◎古貨幣迷宮事件簿 「取り置き箱より」
日によって調子の良し悪しがあり、「何時までに何を」の目算が立たない。
その辺は、既に十年以上前から「会議・会合・飲み会には出ない」「冠婚葬祭も親の葬式だけ」と宣言している。何か約束をしたところで守れぬし、いざ守れぬとなったら、こちらの状況を顧みず先方は文句を言うだろう。そしてそのことで私が腹を立て、「天罰を当てよう」とする。最後のが一番怖い。そのうち出来そうになる気がしているからだ。
ま、諸事、やれるように進めるしかない。現状でも机に向かえるのは四十分程度だから、出来るのは書き殴り程度。
さて、納戸と外の道具入れの奥から、また出て来たのだが、多くは雑銭や、取り置き箱だ。後者は何か理由があって、留め置いた品が入っている。
思わず手が止まり、「これは果たしてどういう理由で別にしたのか」と考えさせられる。
イ)藁解けの寛永銭
元は差銭だったが、これを解いて半分を抜き取った後の銭だ。
僅かに記憶が残っているが、従前は「明治吹増」と分類される型が多く含まれていた。
1)地金はほぼ文政
2)輪側は縦鑢で、蒲鉾型
3)面背の研ぎが浅く、砂目が多く残る
みたいな特徴があるわけだが、ぴったりこれと一致する美銭だけを本会の盆回しに出してみた。
文久銭なども混じっていたが、縦鑢の品は「紛れもなく文久本銭とは別種」なので、下値三千円くらいで出してみたが、割と競り上がって強い値がついた。
ここに残っている文久銭は、地金こそ茶色だが、輪側が横鑢と斜め鑢。横鑢の方は「本銭が混じった」と見なす方が自然だ。だが、この銭の混ざり方自体に解法が隠れているから、全銭を詳細に点検すべきだった。

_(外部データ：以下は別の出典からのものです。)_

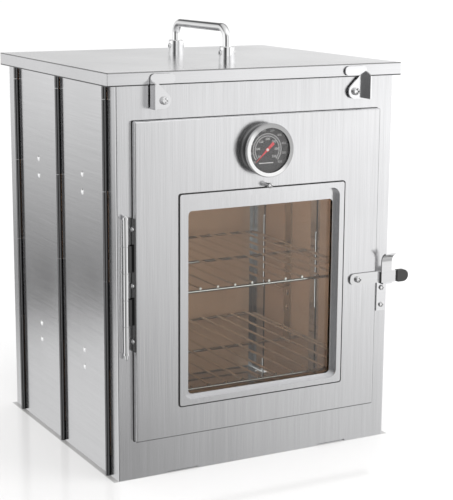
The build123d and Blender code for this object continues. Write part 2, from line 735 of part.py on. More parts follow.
# ---- Door hinge ------------------------------------------------------------------------------
hinge_x = door_span_x[0] - hinge_offset
hinge_y = front_face - hinge_stand
hinge_span = (hinge_bottom, hinge_bottom + hinge_length)
body_leaf = slab((hinge_x - hinge_leaf_width / 2, hinge_x + hinge_leaf_width / 2),
                 (front_face - hinge_sheet, front_face), hinge_span)
leaf_x = door_span_x[0] - hinge_sheet
arm_back = hinge_y + hinge_barrel / 2
door_leaf = slab((leaf_x, door_span_x[0]), (door_front + hinge_leaf_edge, door_back - door_gap),
                 hinge_span)
hinge_segment = hinge_length / hinge_knuckles
for index in range(hinge_knuckles):
    low = hinge_bottom + index * hinge_segment + (hinge_knuckle_gap / 2 if index else 0)
    high = hinge_bottom + (index + 1) * hinge_segment
    high -= hinge_knuckle_gap / 2 if index < hinge_knuckles - 1 else 0
    knuckle = rod((hinge_x, hinge_y, low), UP, hinge_barrel, high - low)
    if index % 2:
        door_leaf += knuckle + slab((hinge_x, door_span_x[0]), (arm_back - hinge_sheet, arm_back),
                                    (low, high))
    else:
        body_leaf += knuckle + slab((hinge_x - hinge_sheet / 2, hinge_x + hinge_sheet / 2),
                                    (hinge_y, front_face), (low, high))
hinge_bore = rod((hinge_x, hinge_y, hinge_bottom - through), UP, hinge_pin + 2 * hinge_clearance,
                 hinge_length + 2 * through)
body_leaf -= hinge_bore
door_leaf -= hinge_bore
hinge_screws = []
for z in hinge_screws_at:
    door_leaf -= rod((leaf_x - through, hinge_screw_y, z), RIGHT, hinge_screw_hole,
                     hinge_sheet + through)
    hinge_screws.append(screw((leaf_x, hinge_screw_y, z), LEFT, hinge_screw_shank, hinge_screw_length,
                              hinge_screw_head, hinge_screw_head_height))
pin = rod((hinge_x, hinge_y, hinge_bottom), UP, hinge_pin, hinge_length)
for end, along, reach in ((hinge_span[1], UP, hinge_tip_high), (hinge_span[0], DOWN, hinge_tip_low)):
    pin += rod((hinge_x, hinge_y, end), along, hinge_cap, hinge_cap_height)
    tip = end + along[2] * (hinge_cap_height + reach)
    pin += rod((hinge_x, hinge_y, end), along, hinge_tip, hinge_cap_height + reach)
    pin += Pos(hinge_x, hinge_y, tip) * Sphere(hinge_tip / 2)
save("door_hinge_body_leaf", body_leaf)
save("door_hinge_door_leaf", door_leaf)
save("door_hinge_pin", pin)
save("door_hinge_screws", Compound(children=hinge_screws))

# ---- Window ----------------------------------------------------------------------------------
window_frame = front_slab(plate_x, (plate_front, door_front), plate_z, window_corner)
window_frame += front_slab(outer_x, (door_front, ring_back), outer_z, recess_corner + recess_sheet)
window_frame -= front_slab(recess_x, (plate_front - through, ring_front), recess_z, recess_corner)
window_frame -= front_slab(sight_x, (ring_front - through, ring_back + through), sight_z, sight_corner)
save("window_frame", window_frame)

window_gasket = front_slab(pane_x, (ring_back, glass_front), pane_z, recess_corner)
window_gasket -= front_slab(seal_x, (ring_back - through, glass_front + through), seal_z, sight_corner)
save("window_gasket", window_gasket)
save("window_glass", front_slab(pane_x, (glass_front, glass_back), pane_z, recess_corner))

clamp_corner = recess_corner + recess_sheet + clamp_gap
clamp_back = glass_back + clamp_sheet
clamp = front_slab(grow(clamp_x, clamp_sheet + clamp_flange), (door_inner, door_inner + clamp_sheet),
                   grow(clamp_z, clamp_sheet + clamp_flange), clamp_corner + clamp_flange)
clamp += front_slab(grow(clamp_x, clamp_sheet), (door_inner, clamp_back), grow(clamp_z, clamp_sheet),
                    clamp_corner + clamp_sheet)
clamp -= front_slab(clamp_x, (door_inner - through, glass_back), clamp_z, clamp_corner)
clamp -= front_slab(seal_x, (glass_back - through, clamp_back + through), seal_z, sight_corner)
clamp_nuts = []
nut_seat = door_inner + clamp_sheet
stud_hole = stud_diameter + 2 * screw_clearance
for x, z in studs_at:
    clamp -= rod((x, door_inner - through, z), BACK, stud_hole, clamp_sheet + 2 * through)
    clamp_nuts.append(nut((x, nut_seat, z), BACK, clamp_nut_width, clamp_nut_height, stud_hole))
top_hole = top_screw_shank + 2 * screw_clearance
clamp -= rod((top_screw_x, door_inner - through, top_screw_z), BACK, top_hole, clamp_sheet + 2 * through)
save("window_clamp_frame", clamp)
save("window_clamp_nuts", Compound(children=clamp_nuts))

post_front = door_front - top_post_height
top_screw = screw((top_screw_x, post_front, top_screw_z), FRONT, top_screw_shank,
                  nut_seat + clamp_nut_height - post_front, top_screw_head, top_screw_head_height)
top_screw += tube((top_screw_x, door_front, top_screw_z), FRONT, top_post_diameter, top_screw_shank,
                  top_post_height)
save("window_top_screw", top_screw)
save("window_top_nut", nut((top_screw_x, nut_seat, top_screw_z), BACK, clamp_nut_width,
                           clamp_nut_height, top_hole))

# ---- Thermometer -----------------------------------------------------------------------------
case_front = door_front - case_length
dial_back = case_front + dial_depth
dial_front = dial_back - dial_sheet
floor_front = door_front - case_back
cavity = case_diameter - 2 * case_wall


def gauge(y):
    """A point on the thermometer's centre line."""
    return (gauge_x, y, gauge_z)


case = rod(gauge(door_front), FRONT, case_diameter, case_length)
case -= rod(gauge(dial_back), FRONT, cavity, dial_depth + through)
case -= rod(gauge(floor_front), FRONT, cavity - 2 * dial_ledge, floor_front - dial_back)
case -= rod(gauge(door_front + through), FRONT, stem_thread + 2 * screw_clearance, case_back + 2 * through)
save("thermometer_case", case)

lens_front = case_front - lens
bezel_front = lens_front - bezel_lip
bezel = rod(gauge(bezel_front), BACK, case_diameter + 2 * bezel_rim, bezel_lip + lens + bezel_skirt)
bezel = fillet(bezel.edges().group_by(Axis.Y)[0], bezel_lip)
bezel -= rod(gauge(bezel_front - through), BACK, case_diameter - 2 * bezel_cover,
             bezel_lip + 2 * through)
bezel -= rod(gauge(lens_front), BACK, case_diameter + 2 * bezel_clearance, lens + bezel_skirt + through)
save("thermometer_bezel", bezel)
save("thermometer_lens", rod(gauge(case_front), FRONT, case_diameter - 2 * lens_gap, lens))

spindle_hole = spindle_diameter + 2 * spindle_clearance
save("thermometer_dial", tube(gauge(dial_back), FRONT, cavity - 2 * lens_gap, spindle_hole, dial_sheet))

needle_back = dial_front - needle_lift
needle_plane = Plane(gauge(needle_back), x_dir=(cos(radians(needle_angle)), 0, sin(radians(needle_angle))),
                     z_dir=FRONT)
pointer = Polygon((-needle_tail, -needle_tail_width / 2), (0, -needle_width / 2), (needle_length, 0),
                  (0, needle_width / 2), (-needle_tail, needle_tail_width / 2), align=None)
needle = extrude(needle_plane * (pointer + Circle(needle_hub / 2)), needle_sheet)
needle += rod(gauge(needle_back - needle_sheet), BACK, spindle_diameter, spindle_length)
save("thermometer_needle", needle)

stem = rod(gauge(floor_front), FRONT, stem_hub, stem_hub_length)
stem += rod(gauge(floor_front), BACK, stem_thread, stem_thread_length)
stem += rod(gauge(floor_front), BACK, stem_diameter, stem_reach)
stem += Pos(*gauge(floor_front + stem_reach)) * Sphere(stem_diameter / 2)
stem -= rod(gauge(floor_front), FRONT, spindle_hole, stem_hub_length + through)
save("thermometer_stem", stem)
save("thermometer_nut", nut(gauge(door_inner), BACK, gauge_nut_width, gauge_nut_height,
                            stem_thread + 2 * screw_clearance))

# ---- Door latch ------------------------------------------------------------------------------
lever_back = door_front - lever_washer - lever_side_gap
lever_front = lever_back - lever_sheet
lever_x = (lever_pivot_x - lever_left, lever_pivot_x + lever_right)
lever_z = (lever_pivot_z - lever_height / 2, lever_pivot_z + lever_height / 2)
lever_seat = lever_front - lever_side_gap


def lever_axis(y):
    """A point on the door latch's pivot."""
    return (lever_pivot_x, y, lever_pivot_z)


lever_outline = front_slab(lever_x, (lever_front - lever_joggle_depth, lever_back), lever_z, lever_corner)
inner_end = lever_pivot_x + lever_joggle_start
outer_start = inner_end + lever_joggle_length
ends = (lever_x[0] - through, lever_x[1] + through)
lever_section = Polygon((ends[0], lever_front), (inner_end, lever_front),
                        (outer_start, lever_front - lever_joggle_depth),
                        (ends[1], lever_front - lever_joggle_depth),
                        (ends[1], lever_back - lever_joggle_depth),
                        (outer_start + lever_sheet, lever_back - lever_joggle_depth),
                        (inner_end + lever_sheet, lever_back), (ends[0], lever_back), align=None)
lever_blank = extrude(Plane((0, 0, lever_z[0])) * lever_section, lever_z[1] - lever_z[0]) & lever_outline
tab_mid = lever_front - lever_joggle_depth + lever_sheet / 2
curl_z = lever_z[1] + thumb_tab_rise
line = Line((tab_mid, lever_z[1] - thumb_lap), (tab_mid, curl_z))
curl = CenterArc((tab_mid - thumb_curl, curl_z), thumb_curl, 0, thumb_curl_angle)
tab_plane = Plane((outer_start, 0, 0), x_dir=BACK, z_dir=RIGHT)
lever = lever_blank + extrude(tab_plane * trace([line, curl], lever_sheet), thumb_tab_width)
lever -= rod(lever_axis(lever_back + through), FRONT, lever_screw_shank + 2 * turn_clearance,
             lever_sheet + 2 * through)
save("door_latch_lever", lever)

grip_x = (lever_pivot_x + grip_start, lever_pivot_x + grip_start + grip_length)
grip = slab(grip_x, (tab_mid - grip_depth / 2, tab_mid + grip_depth / 2),
            (lever_pivot_z - grip_height / 2, lever_pivot_z + grip_height / 2))
for end, radius in ((-1, grip_end), (0, grip_corner)):
    grip = fillet(grip.edges().filter_by(Axis.Y).group_by(Axis.X)[end], radius)
save("door_latch_grip", grip - lever_blank)

save("door_latch_washer", tube(lever_axis(door_front), FRONT, lever_washer_diameter,
                               lever_screw_shank + 2 * screw_clearance, lever_washer))
save("door_latch_screw", screw(lever_axis(lever_seat), FRONT, lever_screw_shank,
                               door_inner + lever_nut_height - lever_seat, lever_screw_head,
                               lever_screw_head_height))
save("door_latch_nut", nut(lever_axis(door_inner), BACK, lever_nut_width, lever_nut_height,
                           lever_screw_shank + 2 * screw_clearance))

# ---- Strike plate on the front wall ------------------------------------------------------------
strike_face = front_face - strike_sheet
strike = slab(strike_x, (strike_face, front_face), (strike_bottom, strike_top))
strike += slab(strike_x, (tab_mid, front_face), (strike_top - shelf_sheet, strike_top))
strike_screws = []
for z in strike_screws_at:
    strike -= rod((strike_screw_x, strike_face - through, z), BACK,
                  strike_screw_shank + 2 * screw_clearance, strike_sheet + 2 * through)
    strike_screws.append(screw((strike_screw_x, strike_face, z), FRONT, strike_screw_shank,
                               strike_screw_length, strike_screw_head, strike_screw_head_height))
save("door_strike_plate", strike)
save("door_strike_screws", Compound(children=strike_screws))
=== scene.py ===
"""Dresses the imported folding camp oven: finishes, dial print, seals, stage, lights and camera."""

import logging
import math
from dataclasses import dataclass, field, replace
from enum import Enum

import bmesh
import bpy
from mathutils import Matrix, Vector

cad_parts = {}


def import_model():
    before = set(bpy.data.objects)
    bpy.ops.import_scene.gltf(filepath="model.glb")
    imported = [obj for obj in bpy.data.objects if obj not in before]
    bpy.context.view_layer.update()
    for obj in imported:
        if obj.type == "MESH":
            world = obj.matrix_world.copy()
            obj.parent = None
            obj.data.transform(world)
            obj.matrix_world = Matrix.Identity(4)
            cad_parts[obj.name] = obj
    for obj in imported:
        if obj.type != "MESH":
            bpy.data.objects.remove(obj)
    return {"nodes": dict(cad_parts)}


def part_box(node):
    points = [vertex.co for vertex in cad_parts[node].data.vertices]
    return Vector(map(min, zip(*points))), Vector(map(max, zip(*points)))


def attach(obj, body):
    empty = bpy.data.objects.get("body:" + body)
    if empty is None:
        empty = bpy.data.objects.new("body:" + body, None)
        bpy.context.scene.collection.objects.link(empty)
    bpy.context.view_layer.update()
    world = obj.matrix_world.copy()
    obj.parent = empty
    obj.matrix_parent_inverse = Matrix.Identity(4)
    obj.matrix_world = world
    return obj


LOG = logging.getLogger("camp_oven")
MM = 0.001
EVEN = (1.0, 1.0, 1.0)      # stretch of a pattern that has no direction
UNIT = (0.0, 1.0)
NOISE_RANGE = (0.3, 0.7)    # where nearly all of a noise pattern lies


class Grain(Enum):
    """Direction that a brushed finish runs in, as the stretch of its pattern along X, Y and Z."""

    UPRIGHT = (1.0, 1.0, 0.012)
    ACROSS = (0.012, 1.0, 1.0)
    DEEP = (1.0, 0.012, 1.0)


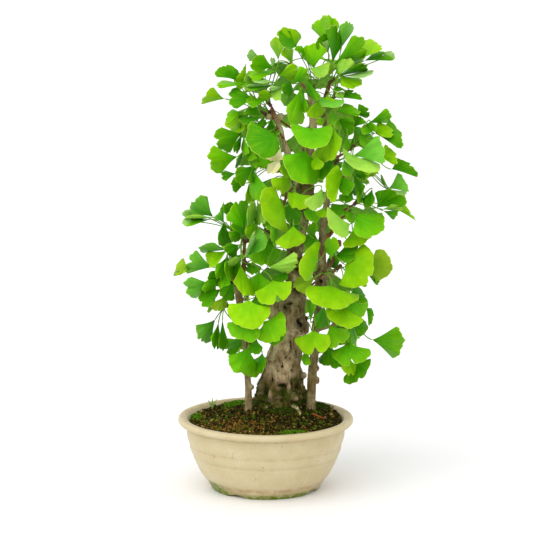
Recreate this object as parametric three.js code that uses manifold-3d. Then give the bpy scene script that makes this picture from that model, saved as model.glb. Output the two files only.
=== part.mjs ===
// Ginkgo bonsai: three trees on one mound of soil in a round stoneware pot.
// Millimetres, +Z up, the front faces -Y. The pot's axis is x = 0, y = 0 until the whole
// group is moved at the end, so that its origin is the bottom centre of its box.
import * as THREE from 'three';
import { mergeVertices } from 'three/addons/utils/BufferGeometryUtils.js';
import Module from 'manifold-3d';

const wasm = await Module();
wasm.setup();

// ---------------------------------------------------------------- driving dimensions
const GAP = 0.3; // air between pieces that touch
const UP = new THREE.Vector3(0, 0, 1);

// The front elevation is drawn on the plane y = 0 as seen from EYE. A point that lies deeper
// or nearer is slid along the line from EYE through its place on that plane.
const EYE = new THREE.Vector3(1, -2400, 650);

// Pot: radius and height of each corner of the section, anticlockwise from the foot's outer edge.
const POT_SIDES = 28;
const POT_OUTSIDE = [
  [65.5, 0], [69, 7], [72, 11], [78.6, 19.5], [85, 32], [90, 44.5], [94, 59], [97, 79],
];
const POT_LIP = [[103.5, 79.4], [106.5, 82.8], [105, 87], [100, 87.4], [96, 85.8]];
const POT_INSIDE = [[91, 77.5], [87.4, 57], [83.8, 44.5], [76, 27], [62, 14.2]];
const POT_FLOOR = { top: 13.5, underside: 6 };
const FOOT_INNER_RADIUS = 59;
const DRAIN_RADIUS = 11;
const FOOT_ARCH = { count: 4, first: 58.25, width: 26, height: 3, radius: 66, reach: 30 }; // degrees, mm

// Drain net over the hole, and the wire clip that holds it.
const NET = { side: 44, thickness: 1.2, holes: 4, pitch: 9, hole: 6.4 };
const CLIP = { radius: 0.8, leg: 4.5, reach: 20, row: 4.5, bend: 1.2, foot: 2, tension: 0.1, steps: 18 };

// Soil: level at the wall, and a mound round the foot of the thick tree.
const SOIL = { edge: 82.5, mound: 11.5, spread: 44, rings: 4, brim: 2.2 };
const HOLLOW = { net: 1, clip: 4 }; // room that the soil leaves round the net and the clip
const MOUND_CENTRE = new THREE.Vector2(18, 36);

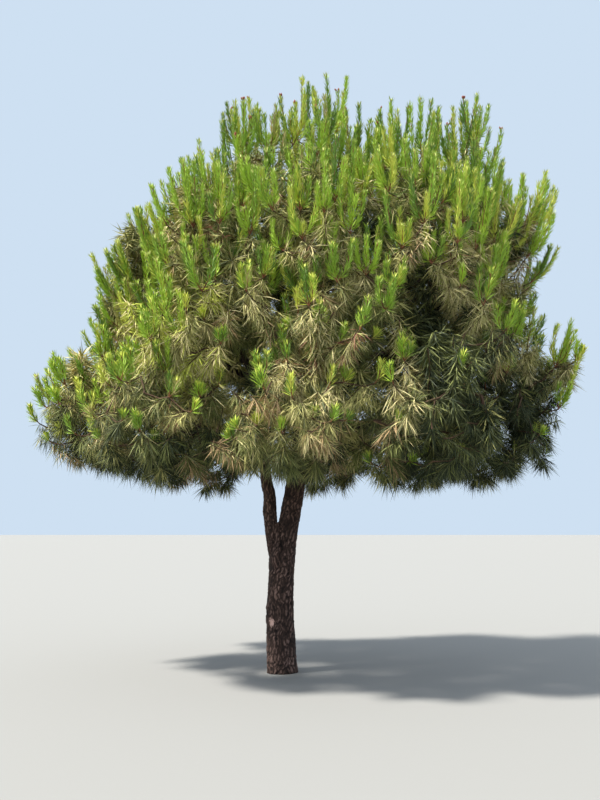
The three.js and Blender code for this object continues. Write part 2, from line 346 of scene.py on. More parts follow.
def bark_limb(points, radii_of, t, sides, seed, plate, fissure):
    """A limb with relief in its bark. radii_of(t, angle, points) gives the plain radius."""
    p = spline(points, t)
    a = np.arange(sides) * 2 * math.pi / sides
    angle, tt = np.meshgrid(a, t)
    length = np.concatenate([[0], np.cumsum(np.linalg.norm(np.diff(p, axis=0), axis=1))])
    height = np.repeat(length[:, None], sides, 1)
    plain = radii_of(tt, angle, p)
    relief, rise = bark(angle, height, 2 * math.pi * float(plain.mean()), seed, plate, fissure)
    share = np.clip(plain / 0.09, 0.2, 1)
    return p, angle, height, plain, relief * share, rise


def steps(points, start, end, spacing):
    """Values of t along a line from height start to height end, spacing metres apart."""
    t0, t1 = t_at_height(points, start), t_at_height(points, end)
    fine = np.linspace(t0, t1, 3001)
    length = np.concatenate([[0], np.cumsum(np.linalg.norm(np.diff(spline(points, fine), axis=0), axis=1))])
    n = max(int(round(length[-1] / spacing)), 2)
    return np.interp(np.linspace(0, length[-1], n + 1), length, fine)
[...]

ま、私は古貨幣全般に興味があるわけではなかったから、当四銭は輪側の鑢痕だけを見て、斜め鑢のものだけを抽出した。
ロ)文政小字の工法
奥州銭以外については興味が無く、また型分類もやらない。
だが、「つくり」ひとつとっても文政銭はみるべきところはありそうだ。
取り置き箱に入っていたのは、四枚のうち④の品だ。
全体的に砂笵の崩れが目立つが、この場合、谷の部分だけえぐれることは無いから、「通」字の右横の隙間が大きいのは、何らかの加工の結果である可能性がある。
近似したものを系統的に並べてみると、③と④はよく似ている。
ただ、「寛」字の上にも隙間があり、内輪に歪が生じていることから、加刀修正を入れたかもしれぬ。
文政銭で不思議なことは、「面刔輪」「背削波」などと言った修正加工で、きれいな母銭を山ほど持っていたのに、わざわざ見すぼらしい母銭に手を入れてまで作ったのかどうか。古銭書にはあれこれ記していると思うが、情報の出所を明記したものは少ない。
「古銭の由来は市場に出てから作られる」きらいもあるので、注意が必要だ。
かなり前に細分類の報告がなされているそうだから、それを手掛かりに探ってみるのも楽しかろうと思う。実際、「文政銭だけ」のリクエストが時々入る。